Het probleem van het getouwtrek tussen Binnenlandse Zaken en Justitie is volgens hulporganisaties dat niemand de verantwoordelijkheid opneemt voor het concrete toezicht op de versnelde repatriëringen. De ‘snelrechtprocedure’, zoals het Antwerpse gerecht het zelf noemt, duurt volgens hen in de meeste gevallen ook langer dan de officiële 24-urenregeling. Intussen zitten de soms erg jonge boefjes in een politiecel. Dat het vooral om gerepatrieerde Roemenen gaat, heeft er ook mee te maken dat er vier rechtstreekse vluchten per week zijn. Andere nationaliteiten met slechtere vliegtuigverbindingen ontsnappen aan de snelrechtprocedure. Het is niet de enige vorm van ‘discriminatie’ in vergelijking met andere jongeren in dezelfde situatie.
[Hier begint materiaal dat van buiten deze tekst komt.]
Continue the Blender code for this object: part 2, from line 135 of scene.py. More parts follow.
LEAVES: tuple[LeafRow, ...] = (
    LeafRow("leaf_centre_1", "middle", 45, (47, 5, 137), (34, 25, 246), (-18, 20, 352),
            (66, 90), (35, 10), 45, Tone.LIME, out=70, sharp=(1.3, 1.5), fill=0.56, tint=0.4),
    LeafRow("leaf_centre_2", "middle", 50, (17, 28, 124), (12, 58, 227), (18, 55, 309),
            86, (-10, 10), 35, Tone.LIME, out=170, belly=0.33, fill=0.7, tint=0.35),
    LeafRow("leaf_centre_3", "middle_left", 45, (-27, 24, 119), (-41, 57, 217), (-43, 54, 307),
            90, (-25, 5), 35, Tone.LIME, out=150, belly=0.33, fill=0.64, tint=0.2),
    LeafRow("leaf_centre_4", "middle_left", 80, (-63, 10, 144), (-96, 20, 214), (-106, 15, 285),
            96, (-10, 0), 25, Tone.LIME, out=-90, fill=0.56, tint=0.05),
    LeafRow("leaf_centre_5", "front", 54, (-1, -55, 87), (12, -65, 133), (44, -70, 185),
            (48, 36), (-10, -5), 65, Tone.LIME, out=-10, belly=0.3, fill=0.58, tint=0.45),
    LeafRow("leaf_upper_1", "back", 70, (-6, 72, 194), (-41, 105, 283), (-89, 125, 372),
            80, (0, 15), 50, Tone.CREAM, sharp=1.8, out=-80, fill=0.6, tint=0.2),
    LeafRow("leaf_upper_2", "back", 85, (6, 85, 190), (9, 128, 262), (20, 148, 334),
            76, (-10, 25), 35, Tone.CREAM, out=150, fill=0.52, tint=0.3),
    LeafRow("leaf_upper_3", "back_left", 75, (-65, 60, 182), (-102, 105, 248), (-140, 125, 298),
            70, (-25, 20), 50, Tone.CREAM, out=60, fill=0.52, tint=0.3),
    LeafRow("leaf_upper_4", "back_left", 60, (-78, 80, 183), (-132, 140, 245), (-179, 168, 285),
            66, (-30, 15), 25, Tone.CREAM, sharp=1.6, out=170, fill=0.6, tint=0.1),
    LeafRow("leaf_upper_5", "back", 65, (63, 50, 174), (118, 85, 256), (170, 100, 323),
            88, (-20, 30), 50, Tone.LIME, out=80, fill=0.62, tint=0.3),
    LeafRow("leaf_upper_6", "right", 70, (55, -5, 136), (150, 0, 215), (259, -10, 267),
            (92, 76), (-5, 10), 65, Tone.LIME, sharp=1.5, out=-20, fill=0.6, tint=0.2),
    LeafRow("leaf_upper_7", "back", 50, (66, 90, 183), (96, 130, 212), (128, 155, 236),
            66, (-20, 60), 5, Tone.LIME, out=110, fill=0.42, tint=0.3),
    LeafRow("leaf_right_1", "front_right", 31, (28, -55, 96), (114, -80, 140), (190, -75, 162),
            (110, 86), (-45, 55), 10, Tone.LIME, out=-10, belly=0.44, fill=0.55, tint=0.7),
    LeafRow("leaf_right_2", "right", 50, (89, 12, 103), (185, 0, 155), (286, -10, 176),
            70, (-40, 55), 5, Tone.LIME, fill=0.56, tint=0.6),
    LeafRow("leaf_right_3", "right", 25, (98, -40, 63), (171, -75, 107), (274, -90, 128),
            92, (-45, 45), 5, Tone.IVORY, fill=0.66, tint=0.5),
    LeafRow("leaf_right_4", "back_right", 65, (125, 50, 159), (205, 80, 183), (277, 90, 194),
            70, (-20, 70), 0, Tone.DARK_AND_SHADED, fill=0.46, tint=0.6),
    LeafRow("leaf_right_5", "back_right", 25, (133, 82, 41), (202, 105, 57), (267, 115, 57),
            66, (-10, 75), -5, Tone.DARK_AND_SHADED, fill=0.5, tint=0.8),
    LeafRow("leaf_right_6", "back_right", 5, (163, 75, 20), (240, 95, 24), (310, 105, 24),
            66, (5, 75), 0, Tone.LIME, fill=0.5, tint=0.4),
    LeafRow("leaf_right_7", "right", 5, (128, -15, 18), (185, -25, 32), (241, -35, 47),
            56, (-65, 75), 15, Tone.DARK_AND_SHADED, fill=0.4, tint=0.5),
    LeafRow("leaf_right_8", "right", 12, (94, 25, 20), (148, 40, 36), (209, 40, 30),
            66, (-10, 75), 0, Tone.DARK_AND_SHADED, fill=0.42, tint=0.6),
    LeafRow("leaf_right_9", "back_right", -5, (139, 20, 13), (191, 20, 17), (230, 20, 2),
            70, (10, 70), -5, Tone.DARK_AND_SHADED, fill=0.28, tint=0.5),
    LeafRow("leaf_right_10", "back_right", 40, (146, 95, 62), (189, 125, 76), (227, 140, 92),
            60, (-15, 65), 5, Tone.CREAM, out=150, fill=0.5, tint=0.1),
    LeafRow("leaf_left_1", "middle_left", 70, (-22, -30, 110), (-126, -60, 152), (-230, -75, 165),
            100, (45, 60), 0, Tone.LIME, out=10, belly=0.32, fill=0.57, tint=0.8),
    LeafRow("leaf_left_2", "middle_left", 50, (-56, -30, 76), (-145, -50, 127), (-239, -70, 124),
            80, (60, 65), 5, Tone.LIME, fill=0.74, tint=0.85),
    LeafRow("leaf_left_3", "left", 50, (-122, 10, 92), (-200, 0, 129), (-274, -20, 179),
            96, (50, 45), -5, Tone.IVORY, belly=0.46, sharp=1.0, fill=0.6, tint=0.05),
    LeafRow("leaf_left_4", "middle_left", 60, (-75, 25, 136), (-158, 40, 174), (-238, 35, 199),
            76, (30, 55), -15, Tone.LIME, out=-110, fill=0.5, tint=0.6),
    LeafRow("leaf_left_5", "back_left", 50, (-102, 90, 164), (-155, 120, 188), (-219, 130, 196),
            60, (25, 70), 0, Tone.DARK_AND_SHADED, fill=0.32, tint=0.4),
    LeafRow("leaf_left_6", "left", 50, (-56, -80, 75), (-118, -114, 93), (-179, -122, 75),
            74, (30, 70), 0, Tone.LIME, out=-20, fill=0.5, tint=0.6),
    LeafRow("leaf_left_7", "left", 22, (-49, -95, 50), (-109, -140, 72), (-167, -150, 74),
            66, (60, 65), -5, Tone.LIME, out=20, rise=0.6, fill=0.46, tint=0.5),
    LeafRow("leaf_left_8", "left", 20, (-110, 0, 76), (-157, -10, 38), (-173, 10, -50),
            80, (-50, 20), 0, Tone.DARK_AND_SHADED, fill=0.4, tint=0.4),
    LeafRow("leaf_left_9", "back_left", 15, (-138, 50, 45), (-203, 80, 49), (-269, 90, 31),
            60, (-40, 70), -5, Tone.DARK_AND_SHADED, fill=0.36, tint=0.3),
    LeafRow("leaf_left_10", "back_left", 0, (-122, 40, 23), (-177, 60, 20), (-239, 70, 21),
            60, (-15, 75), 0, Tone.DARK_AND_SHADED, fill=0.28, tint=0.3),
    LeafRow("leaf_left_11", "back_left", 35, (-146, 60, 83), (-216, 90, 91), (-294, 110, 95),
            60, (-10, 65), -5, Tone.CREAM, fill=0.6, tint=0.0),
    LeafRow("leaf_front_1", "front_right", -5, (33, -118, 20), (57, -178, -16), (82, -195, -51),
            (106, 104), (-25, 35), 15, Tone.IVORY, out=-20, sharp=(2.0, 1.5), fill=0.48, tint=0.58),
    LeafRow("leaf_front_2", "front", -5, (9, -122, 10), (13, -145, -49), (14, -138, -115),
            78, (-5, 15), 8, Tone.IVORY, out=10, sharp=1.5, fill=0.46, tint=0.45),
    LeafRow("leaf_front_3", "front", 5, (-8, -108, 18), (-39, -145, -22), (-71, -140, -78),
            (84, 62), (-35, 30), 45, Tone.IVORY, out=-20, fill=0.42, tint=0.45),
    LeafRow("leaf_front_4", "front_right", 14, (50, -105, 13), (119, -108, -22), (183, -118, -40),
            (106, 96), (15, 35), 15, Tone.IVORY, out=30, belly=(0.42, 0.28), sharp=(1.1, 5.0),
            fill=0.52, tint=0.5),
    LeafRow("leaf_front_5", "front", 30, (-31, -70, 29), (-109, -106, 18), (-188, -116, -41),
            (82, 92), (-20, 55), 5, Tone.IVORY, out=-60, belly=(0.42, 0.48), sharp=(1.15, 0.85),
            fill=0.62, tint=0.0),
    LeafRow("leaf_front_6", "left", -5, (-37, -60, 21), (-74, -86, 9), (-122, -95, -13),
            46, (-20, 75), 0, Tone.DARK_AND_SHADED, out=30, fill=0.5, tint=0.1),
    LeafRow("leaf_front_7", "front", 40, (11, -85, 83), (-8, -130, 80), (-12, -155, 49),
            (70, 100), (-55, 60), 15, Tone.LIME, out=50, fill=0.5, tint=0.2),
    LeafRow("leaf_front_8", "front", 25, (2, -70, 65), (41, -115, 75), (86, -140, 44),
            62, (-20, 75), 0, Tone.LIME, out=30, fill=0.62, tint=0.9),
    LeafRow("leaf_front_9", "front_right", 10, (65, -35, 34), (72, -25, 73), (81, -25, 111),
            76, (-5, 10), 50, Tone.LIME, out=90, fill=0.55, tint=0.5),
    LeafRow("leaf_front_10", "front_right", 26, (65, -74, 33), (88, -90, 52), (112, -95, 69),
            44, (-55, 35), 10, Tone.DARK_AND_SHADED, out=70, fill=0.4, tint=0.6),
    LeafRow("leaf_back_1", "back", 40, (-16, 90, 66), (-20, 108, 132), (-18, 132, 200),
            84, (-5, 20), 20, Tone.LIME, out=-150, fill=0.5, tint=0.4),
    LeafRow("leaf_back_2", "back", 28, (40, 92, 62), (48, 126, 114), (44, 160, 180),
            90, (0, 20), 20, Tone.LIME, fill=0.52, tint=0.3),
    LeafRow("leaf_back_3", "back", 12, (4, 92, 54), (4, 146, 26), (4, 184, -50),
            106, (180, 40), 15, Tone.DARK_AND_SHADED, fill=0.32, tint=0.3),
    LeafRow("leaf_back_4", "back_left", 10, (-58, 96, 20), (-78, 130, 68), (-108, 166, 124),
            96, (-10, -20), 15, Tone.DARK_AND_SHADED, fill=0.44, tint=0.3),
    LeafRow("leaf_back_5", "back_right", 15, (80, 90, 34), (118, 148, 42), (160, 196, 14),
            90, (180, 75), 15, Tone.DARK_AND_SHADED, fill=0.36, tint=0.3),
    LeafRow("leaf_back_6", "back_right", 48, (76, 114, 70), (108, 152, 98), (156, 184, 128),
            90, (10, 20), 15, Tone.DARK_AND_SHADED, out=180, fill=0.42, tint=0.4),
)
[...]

Er zijn sowieso geen garanties voor een behoorlijke opvang van de minderjarigen in hun land van herkomst. Het is trouwens al meerdere keren voorgekomen dat een gerepatrieerde jongere na enkele weken weer in Antwerpen opdook. Volgens de hulporganisaties maakt de snelrechtprocedure oneigenlijk gebruik van de jeugdbescherming. Het is immers de bedoeling dat de jeugdrechter een maatregel neemt met kennis van zaken, in het belang van het kind en met het oog op een duurzame oplossing. Om die reden is er een voorlopige maatregel mogelijk, kan er een maatschappelijk onderzoek worden bevolen, is er een sociale dienst die de zaak ook kan opvolgen… Dit alles is volstrekt onmogelijk voor deze NBMC’s. De uitgewerkte regeling is bovendien een uitholling van het recht op hoger beroep, wat in het jeugdrecht principieel gewaarborgd is, maar wat uiteraard zinloos wordt na een repatriëring. Normaal gezien worden illegalen trouwens het land uitgezet op basis van een bevel om het grondgebied te verlaten; ook daar kan men beroep tegen aantekenen bij de Raad van State. Wat voor deze snelrechtprocedure dus ook weer niet mogelijk is.

Het Vlaams Minderhedencentrum eist alvast dat de ‘snelrechtprocedure’ wordt afgeschaft. Het is volgens hen een inbreuk op de rechten van de niet-begeleide minderjarigen zonder wettig verblijf, en doet afbreuk aan de internationale verplichtingen van België zoals omschreven in het Verdrag van de Rechten van het Kind en de resoluties van de Raad van de Europese Unie.